The second is the new manager becomes despondent and goes back to being an IC. This could be because they didn’t wait long enough, or because their internal reward function just isn’t set up right now to be rewired in a way that makes management feel rewarding (or it could be that they weren’t a very good manager)

The last is that the manager makes it through to the other side. I haven’t found a good way to skip or shortcut this painful rewiring, beyond letting new managers know that they will likely have this experience as well as spending additional time with them on where they are being effective and productive. I think it does help knowing that the feeling is common and does not necessarily mean you won’t like management or won’t be a successful manager.
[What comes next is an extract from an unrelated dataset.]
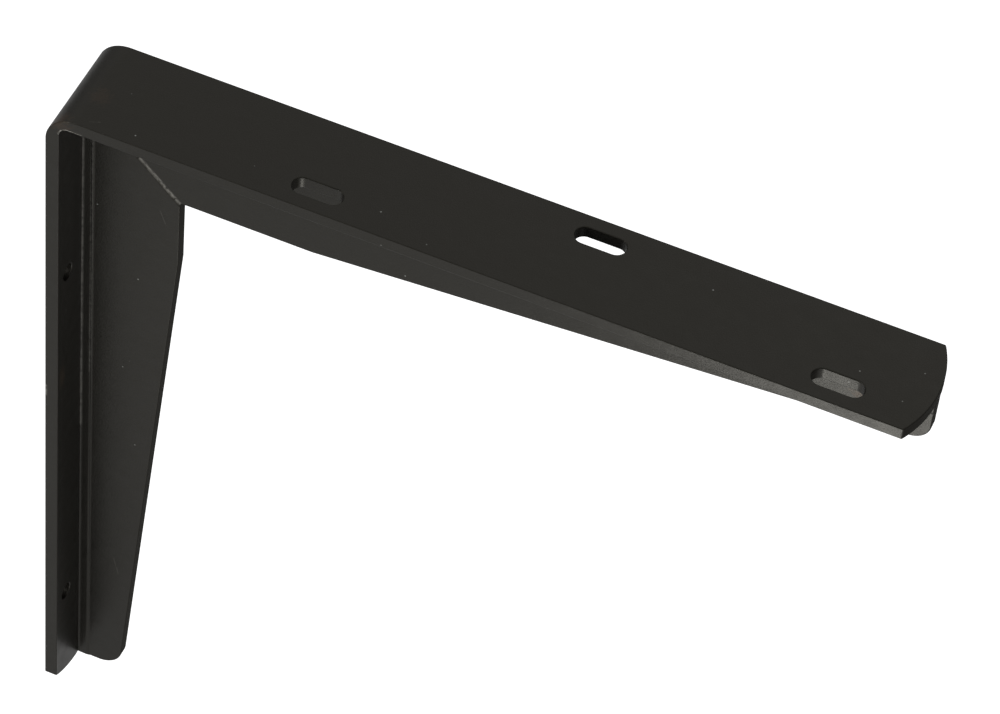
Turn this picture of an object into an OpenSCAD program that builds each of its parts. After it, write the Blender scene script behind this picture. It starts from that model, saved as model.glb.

I have also experienced this and seen it happen as individuals move to more senior management roles - from a line manager, to a director, to an executive. In each case, your timescale and tasks go through a reasonably large step change and it takes time for your reward function to catch up. I have found these transitions easier than the one from IC to manager mostly because you’ve already crossed the chasm once and so know it’s doable a second time. That said, each time I’ve taken a big management jump in my career, I’ve felt that icy sense of worry around my accomplishments.

This delta between your tasks and your reward function is useful to keep in mind at all times, but especially if you’re moving from an IC role into management. Your internal reward function and what you’re actually doing are going to be out of line and so you should expect and prepare for that feeling. As I said, I haven’t found a way to help new managers skip over this part - if you’ve been able to do so succesfully, please let me know!